P.P.S. Вчера он прочел мне из Вашего письма. «Человека не заглушат автомобили и радио и все книжные чудеса этой линии. Не заглушат, ибо человек чудеснее чудес, им творимых». Как Вы чудесно это написали! И как это похоже на Б.М.! О, как я радуюсь вашей встрече…»
Алексею Максимовичу Пешкову – о Борисе Михайловиче Зубакине.
Вместо эпиграфа:
– «На кого похож этот человек? Ужасно на кого-то похож… Да знаете на кого? (на днях один не весьма грамотный). На… ну как его? по театрам его пьесы идут! Английский… Я его фото видел! Похож, право слово! – Шекспир?
Или так:
– Вы напоминаете мне портреты Шекспира!»
Когда я в первый раз увидала этого человека, он сидел
в Общежитии Союза писателей, за столом, среди невообразимого беспорядка: книги, люди, примусы, крики – и писал стихи. Парусиновый балахон с капюшоном… И он очень был похож на монаха. Лысина, темные волосы, ниже ушей, крупные на концах (и легко) вьющиеся. Великолепный (как у греческих философов) лоб! И когда он повернул лицо -зеленоватые, большие, ясные, очень особенные глаза. Любезная, даже слишком, чуть едкая от любезности улыбка. Что-то от испанского гранда. Встал: маленький рост. Ах, так вот он какой: уютный… Но как губкой стерлась уютность: он стал говорить. Что-то было мне – непонятное? неприятное? в его речи. Апломб? Но кто же из нас не умеет прятать апломба? Если «апломб» – то не наш, не писательский. Неужели серьезность – всерьез? Пламенность? – Саванаролла! Он брал нарочито грубоватые сравнения. Мне не нравилось. Зачем портит такой дар слова? Такую необычайно властно-поставленную философскую мысль? Думала: если б он был художник – он бы писал маслом. Ничего от пера, акварели, пастели. Молодой? Пожилой? Нет, – древний. Вне возраста.

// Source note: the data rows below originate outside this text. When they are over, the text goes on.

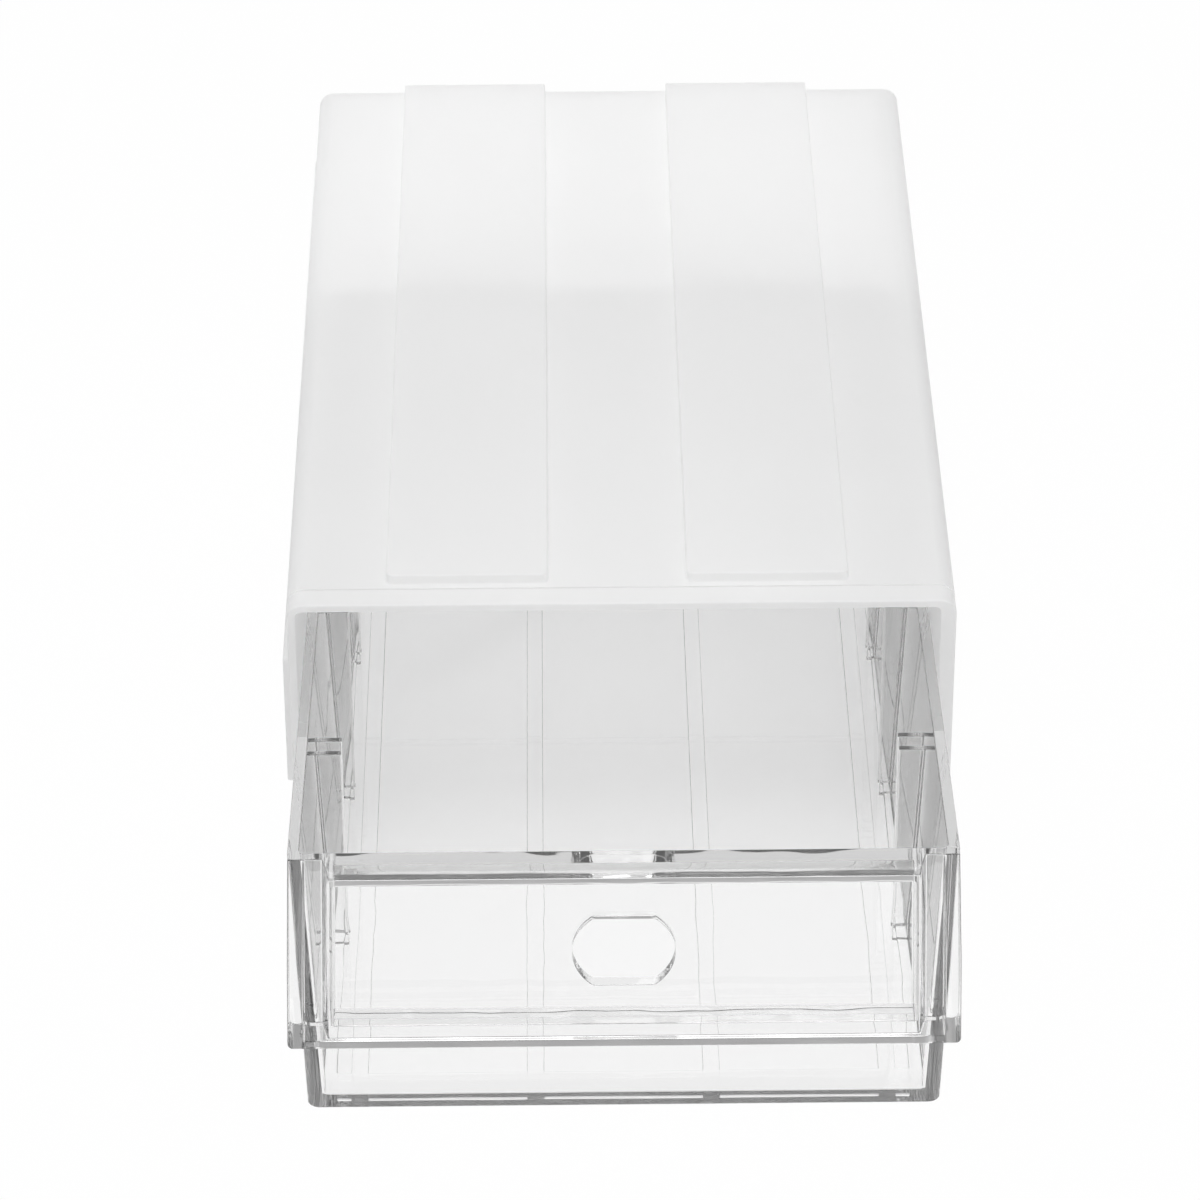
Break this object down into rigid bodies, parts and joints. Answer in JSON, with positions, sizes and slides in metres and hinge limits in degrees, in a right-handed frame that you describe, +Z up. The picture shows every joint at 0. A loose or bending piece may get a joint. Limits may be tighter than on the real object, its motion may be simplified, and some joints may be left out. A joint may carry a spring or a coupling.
{
  "type": "stackable drawer box",
  "caption": "Flat desktop drawer box: a white outer shell with stacking rails and grooves, and a clear sliding drawer with divider guides and a framed finger-hole front.",
  "frame": {"origin": "in the flat underside of the shell, on the drawer's centre plane and halfway along the shell", "axes": "+Z up, +Y from the drawer's front to the back, +X to the right seen from the front"},
  "size_m": [0.1214, 0.2679, 0.0618],
  "materials": {
    "white_polypropylene": "moulded white polypropylene, fine satin",
    "clear_polystyrene": "moulded crystal polystyrene, clear and glossy"
  },
  "bodies": {
    "shell": {"outer_shell": "white_polypropylene"},
    "sliding_drawer": {"drawer": "clear_polystyrene"}
  },
  "joints": [
    {"name": "drawer_slide", "type": "slide", "parent": "shell", "child": "sliding_drawer", "axis": [0, -1, 0], "range_m": [-0.078, 0.07]}
  ]
}
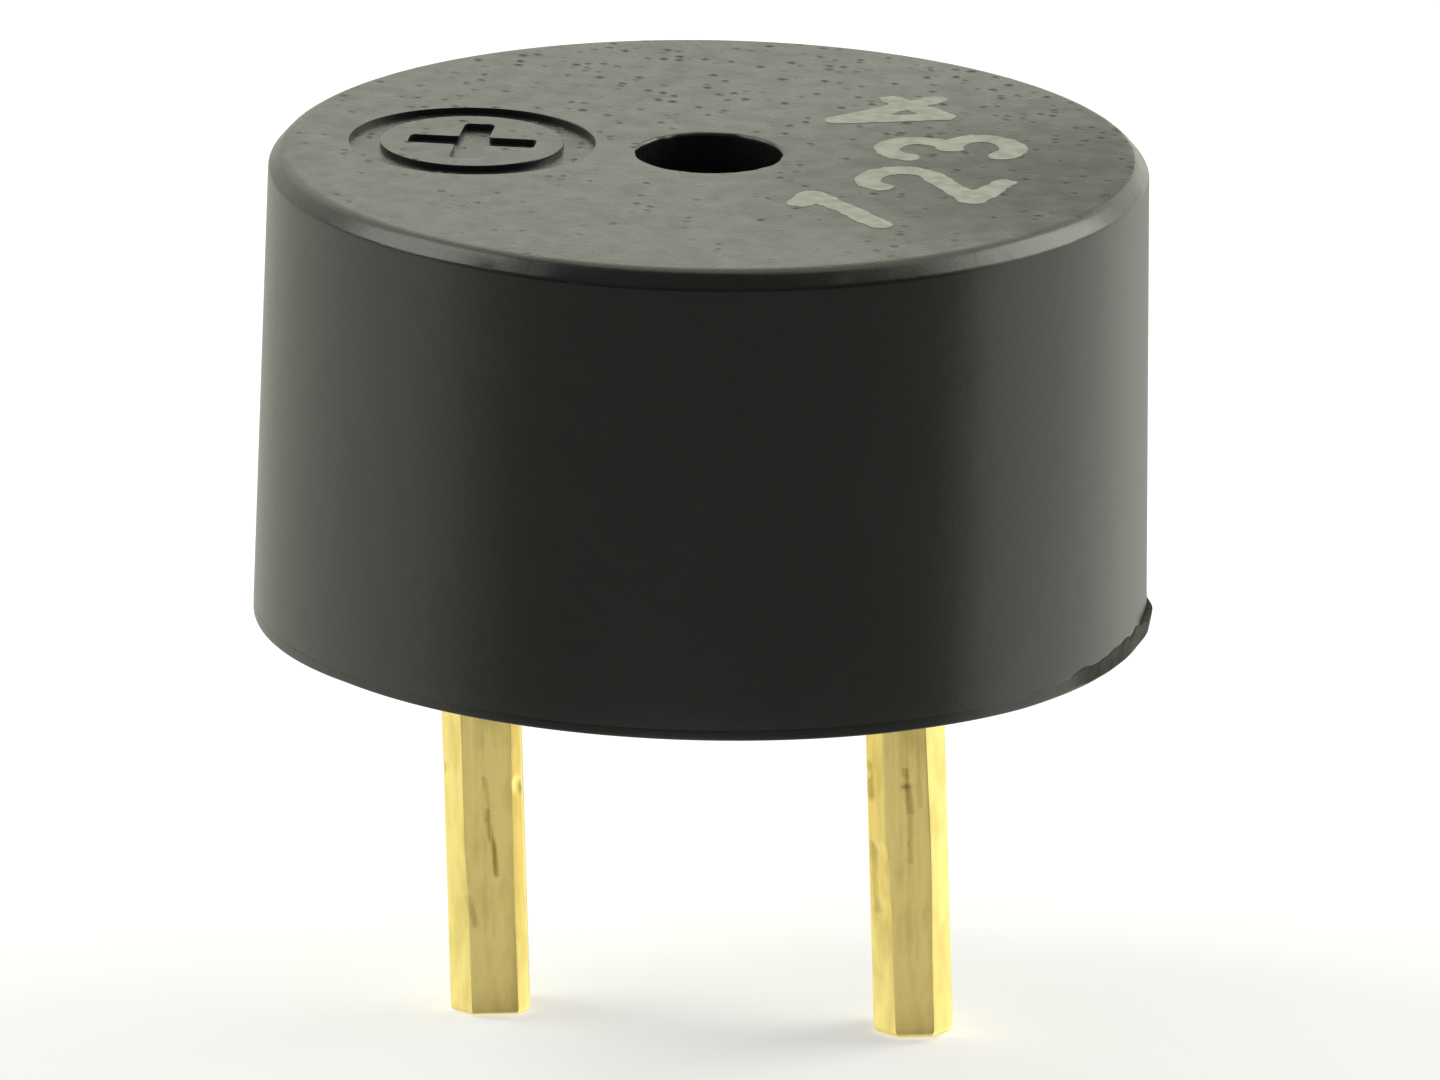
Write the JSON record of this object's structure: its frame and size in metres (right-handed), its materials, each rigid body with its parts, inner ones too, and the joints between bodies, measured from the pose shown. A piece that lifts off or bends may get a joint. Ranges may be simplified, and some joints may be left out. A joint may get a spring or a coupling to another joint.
{
  "type": "magnetic buzzer",
  "caption": "Low round magnetic buzzer with a sound hole in the top and through-board pins, with coil, magnet and diaphragm inside.",
  "frame": {"origin": "centre of the seat, the ring-shaped face under the case that meets the board", "axes": "+Z out of the sound hole, the pins along -Z, X through both pins with the positive pin on -X"},
  "size_m": [0.0121, 0.012, 0.0121],
  "materials": {
    "case": "black moulded PBT, fine spark-eroded grain on the top",
    "base": "black moulded PBT",
    "resin": "black epoxy, self-levelled",
    "pins": "gold over nickel on drawn brass bar",
    "solder": "tin solder, dull bright",
    "plated_steel": "nickel-plated soft steel",
    "magnet": "bonded magnet, dark grey",
    "bobbin": "natural moulded nylon",
    "enamelled_copper": "enamelled copper wire",
    "support_ring": "turned brass",
    "diaphragm": "rolled nickel-iron sheet",
    "armature": "stamped steel disc"
  },
  "bodies": {
    "housing": {"case": "case", "base": "base", "sealing_resin": "resin", "pin_positive": "pins", "pin_negative": "pins", "solder_positive": "solder", "solder_negative": "solder", "yoke": "plated_steel", "core": "plated_steel", "magnet": "magnet", "bobbin": "bobbin", "winding": "enamelled_copper", "lead_start": "enamelled_copper", "lead_finish": "enamelled_copper", "support_ring": "support_ring", "diaphragm": "diaphragm"},
    "armature_disc": {"armature": "armature"}
  },
  "joints": [
    {"name": "armature_travel", "type": "slide", "parent": "housing", "child": "armature_disc", "axis": [0, 0, 1], "range_m": [-0.0001, 0.0001], "stiffness_N_per_m": 9000, "deforming": ["diaphragm"]}
  ]
}
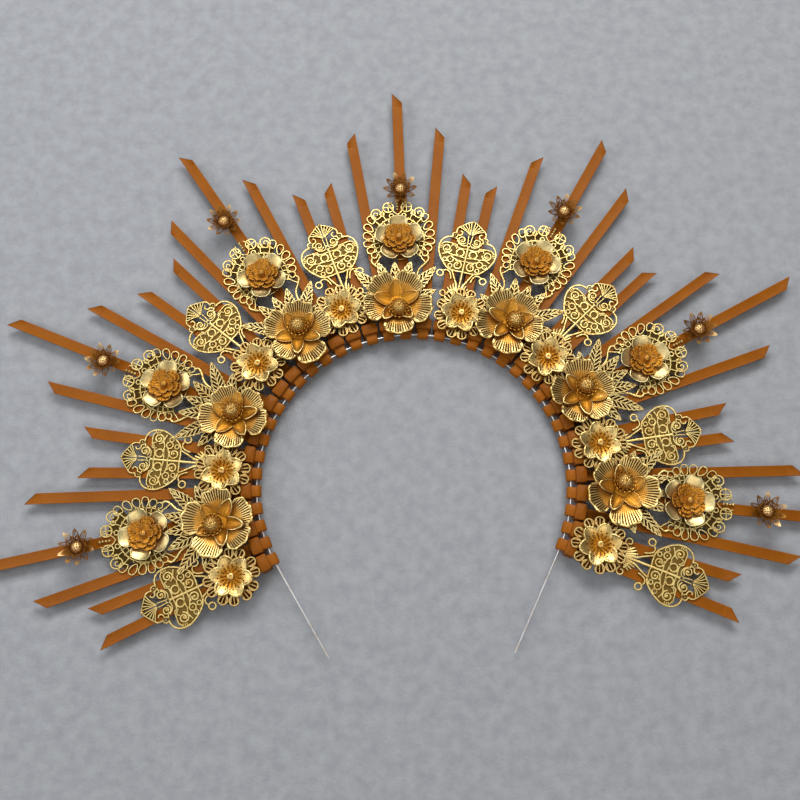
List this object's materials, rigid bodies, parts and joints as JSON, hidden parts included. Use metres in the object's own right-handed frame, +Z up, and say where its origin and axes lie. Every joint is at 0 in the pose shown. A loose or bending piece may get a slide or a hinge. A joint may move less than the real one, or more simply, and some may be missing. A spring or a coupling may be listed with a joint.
{
  "type": "halo crown",
  "caption": "Halo crown: rays of nylon cable ties pulled tight round a wire arc, with gold filigree plates and stamped flowers glued on.",
  "frame": {"origin": "centre of the wire's arc, on the surface that the crown lies on", "axes": "+Z up, out of the crown's face as it lies; +Y towards the crown's top ray; +X to the right"},
  "size_m": [0.3855, 0.2632, 0.0156],
  "materials": {
    "tie_nylon": "satin caramel nylon with a toothed middle",
    "steel_wire": "bright drawn wire",
    "gold_flower": "bright gold plate, pale on the rims and amber in the cups",
    "gold_filigree": "bright pale gold plate",
    "amber_gold": "bright amber gold plate",
    "dark_bronze": "dark antique bronze"
  },
  "bodies": {
    "root": {"wire": "steel_wire", "rays_01": "tie_nylon", "rays_02": "tie_nylon", "rays_03": "tie_nylon", "rays_04": "tie_nylon", "rays_05": "tie_nylon", "rays_06": "tie_nylon", "rays_07": "tie_nylon", "rays_08": "tie_nylon", "rays_09": "tie_nylon", "rays_10": "tie_nylon", "rays_11": "tie_nylon", "rays_12": "tie_nylon", "rays_13": "tie_nylon", "rays_14": "tie_nylon", "rays_15": "tie_nylon", "blossom_1": "gold_flower", "teardrop_1": "gold_filigree", "rose_1": "amber_gold", "star_1": "dark_bronze", "blossom_2": "gold_flower", "teardrop_2": "gold_filigree", "rose_2": "amber_gold", "star_2": "dark_bronze", "blossom_3": "gold_flower", "teardrop_3": "gold_filigree", "rose_3": "amber_gold", "star_3": "dark_bronze", "blossom_4": "gold_flower", "teardrop_4": "gold_filigree", "rose_4": "amber_gold", "star_4": "dark_bronze", "blossom_5": "gold_flower", "teardrop_5": "gold_filigree", "rose_5": "amber_gold", "star_5": "dark_bronze", "blossom_6": "gold_flower", "teardrop_6": "gold_filigree", "rose_6": "amber_gold", "star_6": "dark_bronze", "blossom_7": "gold_flower", "teardrop_7": "gold_filigree", "rose_7": "amber_gold", "star_7": "dark_bronze", "palmette_1": "gold_filigree", "floret_1": "gold_flower", "palmette_2": "gold_filigree", "floret_2": "gold_flower", "palmette_3": "gold_filigree", "floret_3": "gold_flower", "palmette_4": "gold_filigree", "floret_4": "gold_flower", "palmette_5": "gold_filigree", "floret_5": "gold_flower", "palmette_6": "gold_filigree", "floret_6": "gold_flower", "palmette_7": "gold_filigree", "floret_7": "gold_flower", "palmette_8": "gold_filigree", "floret_8": "gold_flower"}
  },
  "joints": []
}
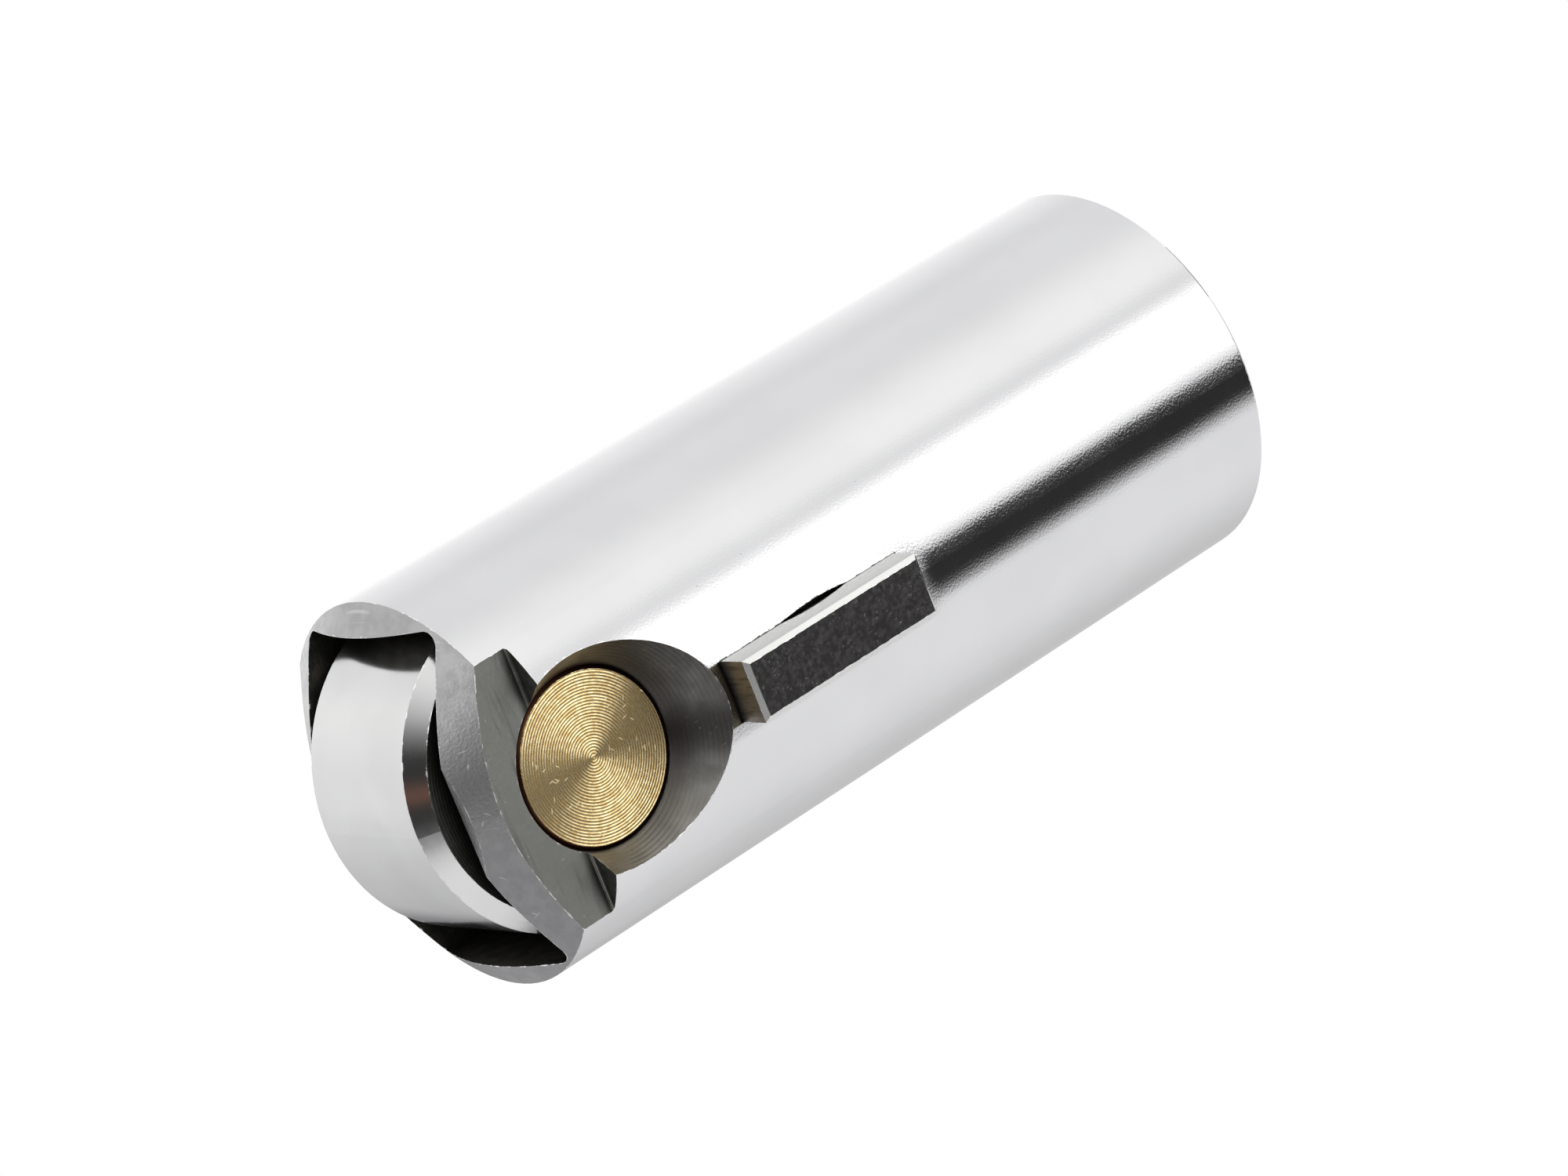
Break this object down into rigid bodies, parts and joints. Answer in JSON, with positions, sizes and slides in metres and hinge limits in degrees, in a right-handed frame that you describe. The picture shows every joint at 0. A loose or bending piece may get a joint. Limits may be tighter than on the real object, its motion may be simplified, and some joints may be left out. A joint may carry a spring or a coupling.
{
  "type": "roller tappet",
  "caption": "Roller tappet: a ground steel cylinder with a steel roller on a floating bronze pin at one end and a raised guide key on its side.",
  "frame": {"origin": "centre of the open pushrod end face, on the body's axis", "axes": "+Z along the body from the open pushrod end to the roller, +X along the roller's pin toward the guide key, +Y across the roller"},
  "size_m": [0.0381, 0.035, 0.0879],
  "materials": {
    "ground_steel": "case hardened steel, ground and honed to a satin shine",
    "polished_steel": "hardened bearing steel, ground and polished",
    "bronze": "turned bronze with fine concentric tool marks",
    "key_steel": "hardened steel, ground on its sides and sawn at its ends, with bright bevels",
    "hardened_steel": "hardened steel, dark from its heat treatment, with a lapped cup"
  },
  "bodies": {
    "tappet": {"tappet_body": "ground_steel", "guide_key": "key_steel", "pushrod_seat": "hardened_steel"},
    "pin": {"roller_pin": "bronze"},
    "roller": {"roller": "polished_steel"}
  },
  "joints": [
    {"name": "pin_turn", "type": "hinge", "parent": "tappet", "child": "pin", "pos_m": [0, 0, 0.0735], "axis": [1, 0, 0], "continuous": true},
    {"name": "roller_spin", "type": "hinge", "parent": "pin", "child": "roller", "pos_m": [0, 0, 0.0735], "axis": [1, 0, 0], "continuous": true}
  ]
}
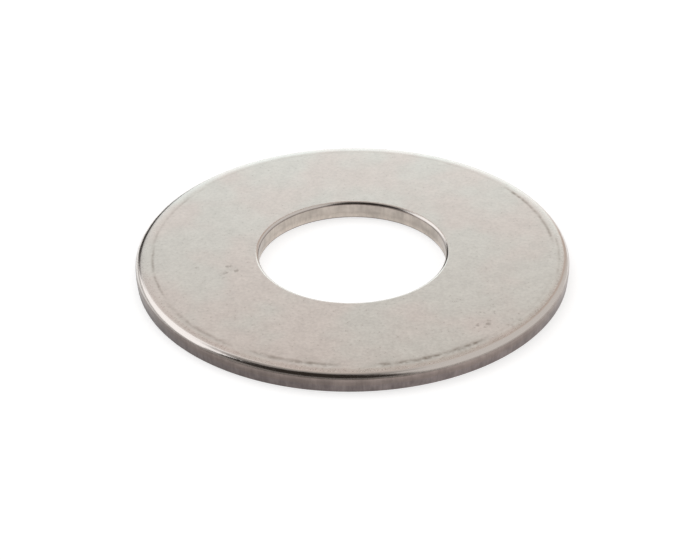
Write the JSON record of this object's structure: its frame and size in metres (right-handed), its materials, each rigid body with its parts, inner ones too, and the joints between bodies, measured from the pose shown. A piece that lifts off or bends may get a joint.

И я долго смеялась (не верила!), что ему – двадцать восемь лет! Влекущее (очень) и (немного) отталкивающее. Маленькое тело, огромный голос, странные словеса. Настраивая себя на недоброжелательство, – нет, не так: на – сомнение -записала, насмешливо: «И его хвала милосердию звучала холодней водопада». (Это я, в себе, стилизовала его «под Калиостро»!) Но когда вышел из комнаты – все померкло; и не стало сил желать другое, чем чтоб он снова был тут…
Вялый, больной, несчастный, неудачник-писатель сказал мне о нем: «Сто тысяч жизней в нем! Прямо что-то
нечеловеческое…». И подозрительно покачал головой: «странный»… – вот общее впечатление. «Чудак». «Балагур». – «Зачем так паясничает?» – «А ведь какой талант!» «Но, знаете, говорят (шепот). Собственно, два отношения: 1. обожание (мало кто, наперечет, но – не вышибешь!). 2. испуг, и – подальше. Не разбойник с дороги -ясно. Но м.б. хуже? М.б. – сумасшедший? Но почему же так бессребрянен? Делится последним куском… или -невероятная способность импровизировать!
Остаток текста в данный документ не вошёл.